Saturday, March 02, 2013 3:47:30 AM

Post# of 32544
Is a Reverse Stock Split Good or Bad?

Increased Marketability

Low-priced stocks are generally riskier than higher-priced stocks, so many investors shun them. Many institutions only buy stocks that sell for at least $15 a share. By increasing the stock price through a reverse split, a company makes its stock potentially available to more investors.

Margin

Most stocks below $5 a share are not marginable. When the price is increased above $5 a share, many investors and traders may start buying the stock because it is marginable or increase their current positions by buying more on margin.

Listing Compliance

If a stock price drops too low, the company may be in violation of listing compliance, meaning that if its stock price does not increase above a certain threshold by a specified deadline, the stock may be delisted from a stock exchange.

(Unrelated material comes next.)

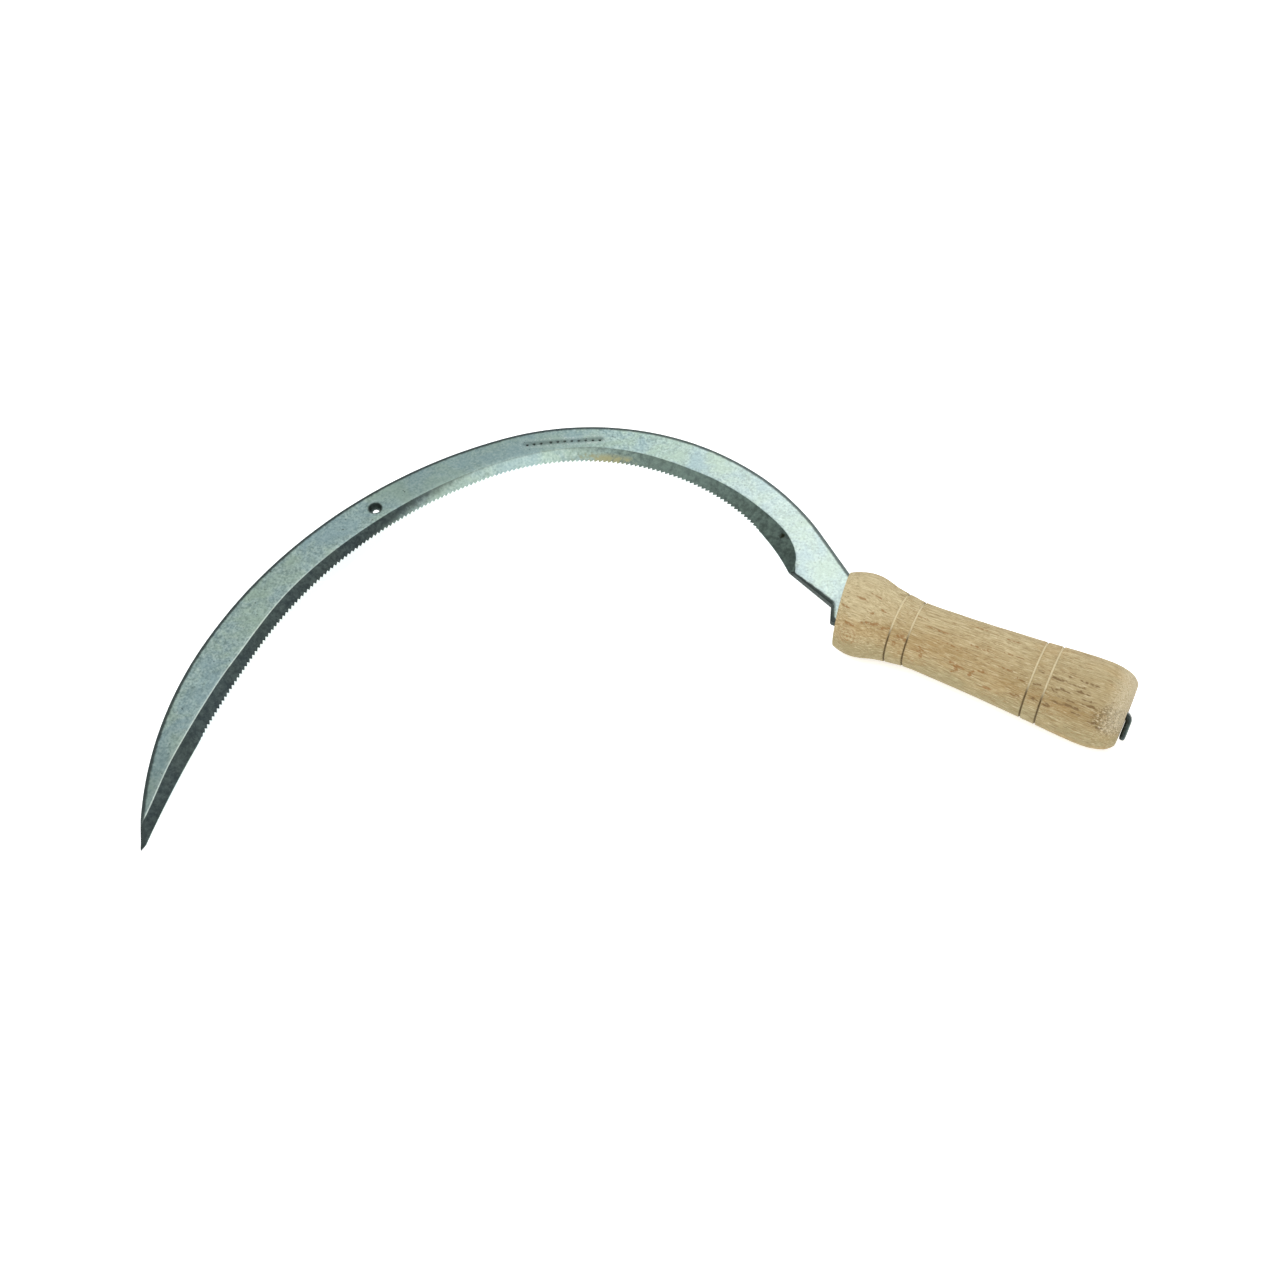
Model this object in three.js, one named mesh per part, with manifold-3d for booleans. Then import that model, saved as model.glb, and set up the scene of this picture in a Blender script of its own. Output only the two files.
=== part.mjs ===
// Hand sickle: a serrated crescent blade forged in one piece with its tang, and the turned wooden handle
// that the tang is driven through and clinched over.
//
// Everything is drawn in the handle's frame, in millimetres: +X runs along the tang from the front of
// the handle to its butt, +Y lies across the blade towards its spine, and +Z is square to the blade's
// flat upper face. The finished sickle is then rolled about the handle until its point touches the
// table, which is how it lies at rest: on the handle's two swells and the point.
import * as THREE from "three";
import { mergeVertices } from "three/addons/utils/BufferGeometryUtils.js";
import Module from "manifold-3d";

const wasm = await Module();
wasm.setup();

// Fit between the steel and the wood.
const CLEARANCE = 0.3;

// Blade plate, its one-sided bevel and its broken spine corners.
const PLATE = 3;
const BEVEL_WIDTH = 5.4;
const EDGE_LAND = 0.4;
const SPINE_CHAMFER = 0.6;

// The spine leaves the shoulder in a straight shank and then turns through three arcs. Each run is a
// length, for a straight, or a radius and the degrees it turns.
const SPINE = {
  start: [-2.6, 15.3],
  heading: 143.4,
  runs: [
    { length: 25 },
    { radius: 114, turn: 82 },
    { radius: 200, turn: 46.5 },
    { radius: 161, turn: 34 },
  ],
};

// The cutting edge runs from the heel to the point.
const EDGE = {
  start: [-27.5, 7.3],
  heading: 138,
  runs: [
    { length: 2.6 },
    { radius: 95, turn: 92 },
    { radius: 182, turn: 41 },
    { radius: 486, turn: 11.5 },
  ],
};
const POINT = [-197.3, -219.8];

// The bevel runs out past the heel on a tight arc, which gives its ridge a rounded end.
const HEEL_RUNOUT = { radius: 24, turn: -40 };

// Saw teeth, measured along the cutting edge from the heel.
const TEETH_FROM = 24;
const TEETH_TO = 336;
const TOOTH_PITCH = 2;
const TOOTH_DEPTH = 0.7;

// Hanging hole through the blade.
const HOLE_CENTRE = [-202.2, -39.3];
const HOLE_DIAMETER = 5.4;

// Shoulder that bears on the front of the handle, with a lug below the shank.
const SHANK_FOOT = [-4.6, -1.3];
const LUG_WIDTH = 3.2;
const LUG_END = -9.2;
const LUG_CHAMFER = 1;

// Tang through the handle's pilot bore, and its end hammered over against the butt.
const PILOT_BORE_DIAMETER = 6;
const TANG_WIDTH = 9;
const TANG_END_WIDTH = 4.6;
const CLINCH_THICKNESS = 2.4;
const CLINCH_REACH = 10.5;
const CLINCH_LEAN = THREE.MathUtils.degToRad(45);
const BEND_BEFORE = 1.5;
const BEND_AFTER = 1;
// How far the tang is rooted in the plate, and the clinched end in the tang.
const TANG_ROOTED = 3;
const CLINCH_ROOTED = 12;

// Turned handle. Stations are [distance from the front, radius].
const HANDLE_LENGTH = 121;
const HANDLE_STATIONS = [
  [-5, 12.8],
  [0, 15.5],
  [5, 17.1],
  [9.7, 17.6],
  [14, 17],
  [19, 15.6],
  [26, 14.5],
  [34, 13.75],
  [50, 14.25],
  [74, 15.5],
  [96, 17.1],
  [107.5, 17.6],
  [113.5, 17.1],
  [117.8, 15.8],
  [120.3, 13.8],
];
const BUTT_FACE_RADIUS = 12.4;
const SWELL_RADIUS = 17.6;
const FRONT_SLANT = THREE.MathUtils.degToRad(8.5);
const GROOVE_STATIONS = [24.1, 31.5, 82.7, 89.1];
const GROOVE_WIDTH = 0.9;
const GROOVE_DEPTH = 0.6;

// How finely curves are stepped.
const SPINE_STEPS = 72;
const BEVEL_STEPS = 110;
const CLINCH_STEPS = 24;
const CLINCH_SIDE_STEPS = 6;
const EDGE_STEP = 5;
const HANDLE_SIDES = 48;
const HANDLE_STEPS = 24;
const HANDLE_SAMPLES = 400;
const BORE_SIDES = 24;

// How far cutting tools reach past the surfaces that they cut.
const OVERCUT = 1;
const BEVEL_OVERCUT = 3;
const POINT_OVERCUT = 12;
const WASTE_BLOCK = 60;
const BORE_LENGTH = 363;

// A plane curve of straights and tangent arcs, followed from a start point and a heading in degrees.
class TangentRuns extends THREE.Curve {
  constructor({ start, heading, runs }) {
    super();
    let [x, y] = start;
    let angle = THREE.MathUtils.degToRad(heading);
    let travelled = 0;
    this.runs = runs.map(({ length, radius, turn }) => {
      const curvature = radius ? Math.sign(turn) / radius : 0;
      const reach = radius ? radius * Math.abs(THREE.MathUtils.degToRad(turn)) : length;
      const run = { x, y, angle, curvature, from: travelled, to: travelled + reach };
      [x, y] = this.along(run, reach);
      angle += curvature * reach;
      travelled += reach;
      return run;
    });
    this.total = travelled;
  }

  along({ x, y, angle, curvature }, s) {
    if (curvature === 0) return [x + s * Math.cos(angle), y + s * Math.sin(angle)];
    const end = angle + curvature * s;
    return [
      x + (Math.sin(end) - Math.sin(angle)) / curvature,
      y - (Math.cos(end) - Math.cos(angle)) / curvature,
    ];
  }

  at(s) {
    const run = this.runs.find((r) => s <= r.to) ?? this.runs.at(-1);
    return new THREE.Vector2(...this.along(run, s - run.from));
  }

  headingAt(s) {
    const run = this.runs.find((r) => s <= r.to) ?? this.runs.at(-1);
    return run.angle + run.curvature * (s - run.from);
  }

  getPoint(t, target = new THREE.Vector3()) {
    const { x, y } = this.at(t * this.total);
    return target.set(x, y, 0);
  }
}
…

Delisting is often a death blow to the shareholders, who won't be able to buy or sell the stock. A reverse stock split may save a company from delisting.

Access to Financing

A company in financial trouble may be in need of a capital injection to survive, but potential investors will want assurances of a reasonable return on their investment. A low stock price is a disincentive for them to invest. A reverse stock split may make it possible for a company to attract investors and raise capital.

Sign of Turnaround

A low stock price, particularly in a well-established company, is often a sign of financial trouble. A reverse stock split by itself will not save the company, but it is often an indication that the management is taking steps to reverse the slide and turn things around.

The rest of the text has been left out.